Exercise description:
Nothing may be dropped or altered: reproduce all the data.

____________________

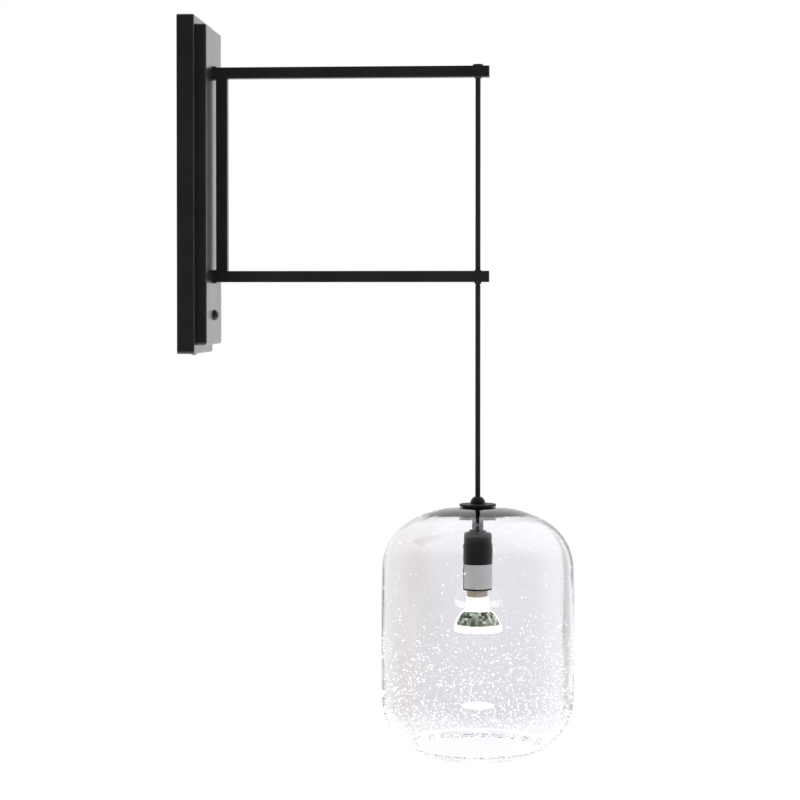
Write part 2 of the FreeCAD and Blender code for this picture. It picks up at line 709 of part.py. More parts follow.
def holder_bridge():
    """Bent steel strip that hangs the lampholder from the threaded tube."""
    top = SOCKET_Z - CAP_WALL
    foot = HOLDER_FACE_Z + HOLDER_HEIGHT
    half_x = BRIDGE_WIDTH / 2
    x0 = AXIS_X - half_x
    x1 = AXIS_X + half_x
    strip = block(x0, x1, -BRIDGE_HALF_Y, BRIDGE_HALF_Y, top - BRIDGE_T, top)
    strip = strip.cut(rod_z(ROD_R, top - 3, top + 1))
    for side in (1, -1):
        leg_y = sorted([side * BRIDGE_HALF_Y, side * (BRIDGE_HALF_Y - BRIDGE_T)])
        toe_y = sorted([side * BRIDGE_HALF_Y, side * (BRIDGE_SCREW_Y - 3.0)])
        strip = strip.fuse(block(x0, x1, *leg_y, foot, top))
        toe = block(x0, x1, *toe_y, foot, foot + BRIDGE_T)
        strip = strip.fuse(toe.cut(rod_z(1.5, foot - 1, foot + 2, AXIS_X, side * BRIDGE_SCREW_Y)))
    return strip.removeSplitter()


def holder_screws():
    """Two screws through the bridge's feet into the lampholder."""
    screw = pan_screw(2.6, 1.8, 1.5, 7.0)
    top = HOLDER_FACE_Z + HOLDER_HEIGHT + BRIDGE_T
    return [moved(screw, AXIS_X, side * BRIDGE_SCREW_Y, top) for side in (1, -1)]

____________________

Solution to this task:
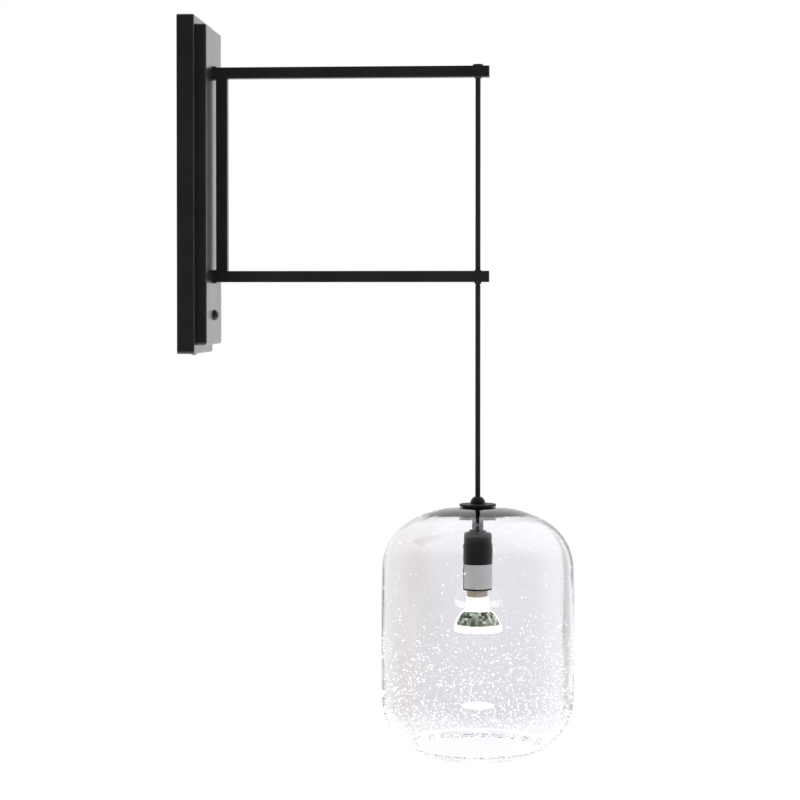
Write part 2 of the FreeCAD and Blender code for this picture. It picks up at line 709 of part.py. More parts follow.
def holder_bridge():
    """Bent steel strip that hangs the lampholder from the threaded tube."""
    top = SOCKET_Z - CAP_WALL
    foot = HOLDER_FACE_Z + HOLDER_HEIGHT
    half_x = BRIDGE_WIDTH / 2
    x0 = AXIS_X - half_x
    x1 = AXIS_X + half_x
    strip = block(x0, x1, -BRIDGE_HALF_Y, BRIDGE_HALF_Y, top - BRIDGE_T, top)
    strip = strip.cut(rod_z(ROD_R, top - 3, top + 1))
    for side in (1, -1):
        leg_y = sorted([side * BRIDGE_HALF_Y, side * (BRIDGE_HALF_Y - BRIDGE_T)])
        toe_y = sorted([side * BRIDGE_HALF_Y, side * (BRIDGE_SCREW_Y - 3.0)])
        strip = strip.fuse(block(x0, x1, *leg_y, foot, top))
        toe = block(x0, x1, *toe_y, foot, foot + BRIDGE_T)
        strip = strip.fuse(toe.cut(rod_z(1.5, foot - 1, foot + 2, AXIS_X, side * BRIDGE_SCREW_Y)))
    return strip.removeSplitter()


def holder_screws():
    """Two screws through the bridge's feet into the lampholder."""
    screw = pan_screw(2.6, 1.8, 1.5, 7.0)
    top = HOLDER_FACE_Z + HOLDER_HEIGHT + BRIDGE_T
    return [moved(screw, AXIS_X, side * BRIDGE_SCREW_Y, top) for side in (1, -1)]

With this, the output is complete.